Quanto espresso, ha una valenza straordinaria per quanto riguarda l’esperienza che si acquisisce nel tentativo sacrosanto di riconoscere se stessi; infatti in un contesto sociale equilibrato, l’unica gerarchia possibile è quella che si determina con il “sacrificio” operato su di sé per acquisire il vero nome di uomo e donna con maiuscola, fino al merito massimo che porta alla conquista dei tre doni: la Regalità, la Spiritualità, la Terapeutica.
Ognuno porterebbe il proprio contributo in base all’esperienza di vita vissuta e di conoscenza maturata, cosicchè le apparenti differenziazioni di classe sarebbero solo una conseguenza naturale determinata dal progresso di ogni singolo cittadino.

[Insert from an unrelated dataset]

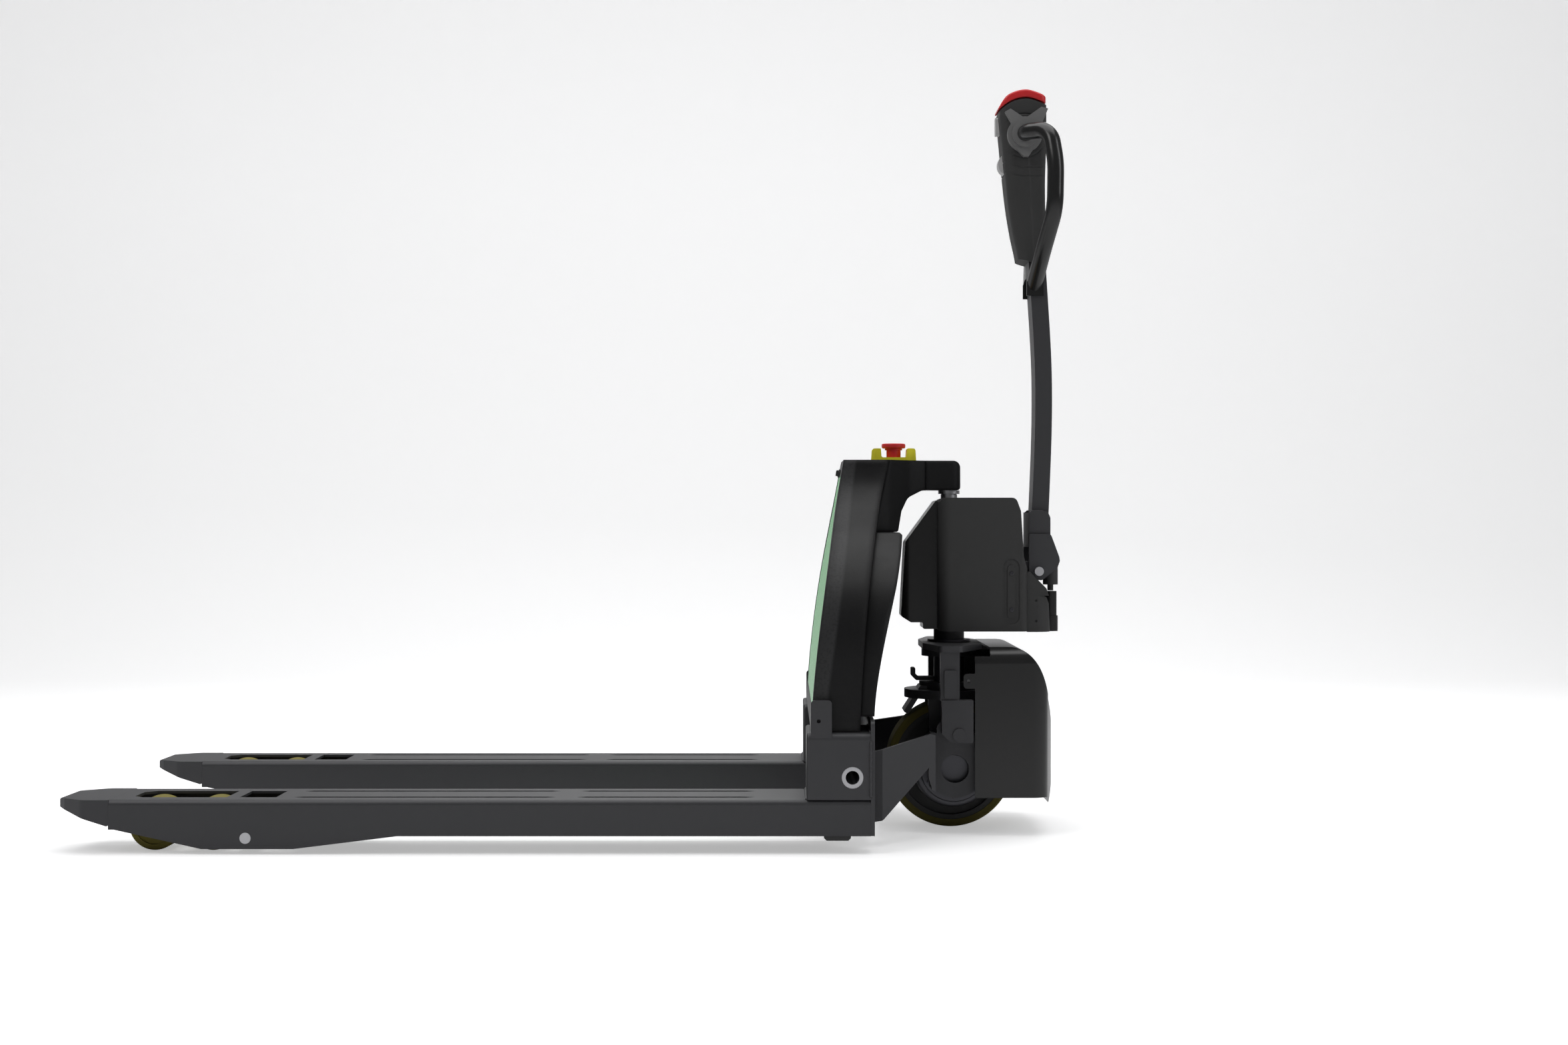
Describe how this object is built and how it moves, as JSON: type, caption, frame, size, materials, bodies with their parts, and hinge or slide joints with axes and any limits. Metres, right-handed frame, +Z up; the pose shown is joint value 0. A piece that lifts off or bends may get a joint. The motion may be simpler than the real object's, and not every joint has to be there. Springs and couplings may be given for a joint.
{
  "type": "electric pallet truck",
  "caption": "Walk-behind electric pallet truck with twin forks, battery mast, steered drive wheel under a dome, and a tilting tiller with a loop handle.",
  "frame": {"origin": "on the floor under the middle of the truck's bounding box", "axes": "+Z up, forks point to -X, tiller at +X, Y across with the driver's left at -Y"},
  "size_m": [1.5756, 0.686, 1.2266],
  "materials": {
    "charcoal_paint": "satin textured paint",
    "grey_cast": "painted casting",
    "black_plastic": "fine moulded grain",
    "black_gloss": "glossy",
    "green_gloss": "glossy",
    "battery_case": "moulded",
    "bright_steel": "ground",
    "zinc_steel": "zinc plated",
    "yellow_plastic": "moulded",
    "red_plastic": "satin",
    "grey_plastic": "moulded",
    "light_plastic": "moulded",
    "motor_alloy": "black anodised casting",
    "wheel_iron": "painted",
    "olive_tyre": "moulded polyurethane",
    "olive_roller": "moulded polyurethane"
  },
  "bodies": {
    "chassis": {"fork_left": "charcoal_paint", "fork_right": "charcoal_paint", "fork_tip_left": "grey_cast", "fork_tip_right": "grey_cast", "heel_box_left": "charcoal_paint", "heel_box_right": "charcoal_paint", "rear_plate": "charcoal_paint", "heel_pads": "black_plastic", "rocker_shaft": "bright_steel", "yoke_pins": "bright_steel", "mast_body": "charcoal_paint", "front_panel": "green_gloss", "battery_pack": "battery_case", "battery_lid": "black_plastic", "neck_arm": "charcoal_paint", "neck_cap": "black_plastic", "piston_rod": "bright_steel", "estop_guard": "yellow_plastic"},
    "carriage": {"carriage_frame": "charcoal_paint", "steering_bearing": "bright_steel", "trunnion_pins": "bright_steel", "drive_shroud": "black_gloss"},
    "drive_unit": {"wheel_bracket": "charcoal_paint", "wheel_axle": "bright_steel", "drive_motor": "motor_alloy", "motor_cap": "motor_alloy", "lift_cylinder": "charcoal_paint", "pump_motor": "motor_alloy", "housing_shell": "black_plastic", "housing_rear_cover": "black_plastic", "housing_front_cover": "black_gloss", "tiller_lug": "charcoal_paint", "tiller_pin": "bright_steel", "gas_spring_tube": "black_gloss", "cable_clip": "black_plastic"},
    "drive_wheel": {"drive_rim": "wheel_iron", "drive_tyre": "olive_tyre"},
    "tiller": {"tiller_bracket": "charcoal_paint", "tiller_tube": "charcoal_paint", "head_shell": "black_plastic", "handle_loop": "black_gloss"},
    "gas_rod": {"gas_spring_rod": "bright_steel"},
    "throttle": {"throttle_wings": "grey_plastic"},
    "belly_switch": {"belly_button": "red_plastic"},
    "horn": {"horn_button": "light_plastic"},
    "lift_rocker_switch": {"lift_switch": "light_plastic"},
    "stop_switch": {"estop_button": "red_plastic"},
    "key_switch": {"key_knob": "black_plastic"},
    "lift_rocker": {"rocker": "charcoal_paint"},
    "push_left": {"push_rod_left": "zinc_steel"},
    "yoke_left": {"yoke_left": "zinc_steel"},
    "bogie_left": {"bogie_left": "zinc_steel"},
    "front_wheel_left": {"front_roller_left": "olive_roller"},
    "rear_wheel_left": {"rear_roller_left": "olive_roller"},
    "push_right": {"push_rod_right": "zinc_steel"},
    "yoke_right": {"yoke_right": "zinc_steel"},
    "bogie_right": {"bogie_right": "zinc_steel"},
    "front_wheel_right": {"front_roller_right": "olive_roller"},
    "rear_wheel_right": {"rear_roller_right": "olive_roller"}
  },
  "joints": [
    {"name": "lift", "type": "slide", "parent": "chassis", "child": "carriage", "axis": [0, 0, -1], "range_m": [0, 0.115]},
    {"name": "steer", "type": "hinge", "parent": "carriage", "child": "drive_unit", "pos_m": [0.60475, 0, 0.302], "axis": [0, 0, 1], "range_deg": [-80, 80]},
    {"name": "drive_spin", "type": "hinge", "parent": "drive_unit", "child": "drive_wheel", "pos_m": [0.60475, 0, 0.105], "axis": [0, 1, 0], "continuous": true},
    {"name": "tiller_tilt", "type": "hinge", "parent": "drive_unit", "child": "tiller", "pos_m": [0.75075, 0, 0.425], "axis": [0, 1, 0], "range_deg": [0, 75], "stiffness_Nm_per_rad": 45, "springref_deg": -28.65},
    {"name": "gas_slide", "type": "slide", "parent": "drive_unit", "child": "gas_rod", "axis": [0, 0, -1], "range_m": [0, 0.0392]},
    {"name": "throttle_turn", "type": "hinge", "parent": "tiller", "child": "throttle", "pos_m": [0.72675, 0, 1.149], "axis": [0, 1, 0], "range_deg": [-30, 30], "stiffness_Nm_per_rad": 1.5},
    {"name": "belly_press", "type": "slide", "parent": "tiller", "child": "belly_switch", "axis": [0, 0, -1], "range_m": [0, 0.003], "stiffness_N_per_m": 3000, "springref_m": -0.002},
    {"name": "horn_press", "type": "slide", "parent": "tiller", "child": "horn", "axis": [1, 0, 0], "range_m": [0, 0.0025], "stiffness_N_per_m": 600, "springref_m": -0.001},
    {"name": "lift_switch_rock", "type": "hinge", "parent": "tiller", "child": "lift_rocker_switch", "pos_m": [0.70525, 0, 1.106], "axis": [0, 1, 0], "range_deg": [-9, 9], "stiffness_Nm_per_rad": 1},
    {"name": "stop_press", "type": "slide", "parent": "chassis", "child": "stop_switch", "axis": [0, 0, -1], "range_m": [0, 0.005], "stiffness_N_per_m": 2500, "springref_m": -0.001},
    {"name": "key_turn", "type": "hinge", "parent": "chassis", "child": "key_switch", "pos_m": [0.42175, 0, 0.588], "axis": [-0.9863, 0, 0.165], "range_deg": [0, 90]},
    {"name": "rocker_swing", "type": "hinge", "parent": "chassis", "child": "lift_rocker", "pos_m": [0.43225, 0, 0.117], "axis": [0, 1, 0], "range_deg": [0, 36.87]},
    {"name": "push_left", "type": "slide", "parent": "chassis", "child": "push_left", "axis": [-1, 0, 0], "range_m": [0, 0.04318]},
    {"name": "yoke_left", "type": "hinge", "parent": "chassis", "child": "yoke_left", "pos_m": [-0.49325, -0.2675, 0.025], "axis": [0, -1, 0], "range_deg": [0, 77.44]},
    {"name": "bogie_left", "type": "hinge", "parent": "yoke_left", "child": "bogie_left", "pos_m": [-0.59925, -0.2675, 0.04], "axis": [0, 1, 0], "range_deg": [0, 77.44]},
    {"name": "front_wheel_left_spin", "type": "hinge", "parent": "bogie_left", "child": "front_wheel_left", "pos_m": [-0.64425, -0.2675, 0.04], "axis": [0, 1, 0], "continuous": true},
    {"name": "rear_wheel_left_spin", "type": "hinge", "parent": "bogie_left", "child": "rear_wheel_left", "pos_m": [-0.55425, -0.2675, 0.04], "axis": [0, 1, 0], "continuous": true},
    {"name": "push_right", "type": "slide", "parent": "chassis", "child": "push_right", "axis": [-1, 0, 0], "range_m": [0, 0.04318]},
    {"name": "yoke_right", "type": "hinge", "parent": "chassis", "child": "yoke_right", "pos_m": [-0.49325, 0.2675, 0.025], "axis": [0, -1, 0], "range_deg": [0, 77.44]},
    {"name": "bogie_right", "type": "hinge", "parent": "yoke_right", "child": "bogie_right", "pos_m": [-0.59925, 0.2675, 0.04], "axis": [0, 1, 0], "range_deg": [0, 77.44]},
    {"name": "front_wheel_right_spin", "type": "hinge", "parent": "bogie_right", "child": "front_wheel_right", "pos_m": [-0.64425, 0.2675, 0.04], "axis": [0, 1, 0], "continuous": true},
    {"name": "rear_wheel_right_spin", "type": "hinge", "parent": "bogie_right", "child": "rear_wheel_right", "pos_m": [-0.55425, 0.2675, 0.04], "axis": [0, 1, 0], "continuous": true}
  ],
  "couplings": [
    {"joint": "gas_slide", "follows": "tiller_tilt", "m_per_rad": 0.029794},
    {"joint": "rocker_swing", "follows": "lift", "rad_per_m": 5.5497},
    {"joint": "push_left", "follows": "lift", "ratio": 0.37377},
    {"joint": "yoke_left", "follows": "lift", "rad_per_m": 11.707},
    {"joint": "bogie_left", "follows": "lift", "rad_per_m": 11.707},
    {"joint": "push_right", "follows": "lift", "ratio": 0.37377},
    {"joint": "yoke_right", "follows": "lift", "rad_per_m": 11.707},
    {"joint": "bogie_right", "follows": "lift", "rad_per_m": 11.707}
  ]
}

Tutti sarebbero accomunati da un gran rispetto dove non si sarebbe posto per l’invidia.
Il compito da sostenere in questa nuova era, è andare incontro alle frequenze energetiche che sono sempre più accelerate, le quali stanno indicandoci che un nuovo modo di concepire la vita deve essere realizzato.
I nostri schemi e parametri e valori del vivere quotidiano, sono obsoleti, snaturati e ormai scarichi energeticamente.
L’atmosfera metallica che aleggia nell’aria, che è un riflesso della mancanza di fiducia generale, deve essere sostituita con la consapevolezza che siamo tutti collegati da una trama che trasmette continuamente al pianeta e alle creature che vi abitano (compreso l’uomo) le vibrazioni delle frequenze che noi produciamo.
Perciò invertiamo la rotta dei nostri propositi.
Se ci distacchiamo dal morboso e ossessivo bisogno del possesso esclusivamente materiale, utilizzato quasi sempre per prevaricare, cesseremo di vedere la nostra vita solo come un’affannosa lotta per l’esistenza.
Rilassandoci, in un certo senso, riusciremo ad essere più attenti, riusciremo ad essere più osservatori del panorama che ci circonda, ma che è anche dentro di noi, e che incessantemente ci dimostra che la vita semplicemente è; ma siamo noi con il nostro amor proprio ne determiniamo la qualità.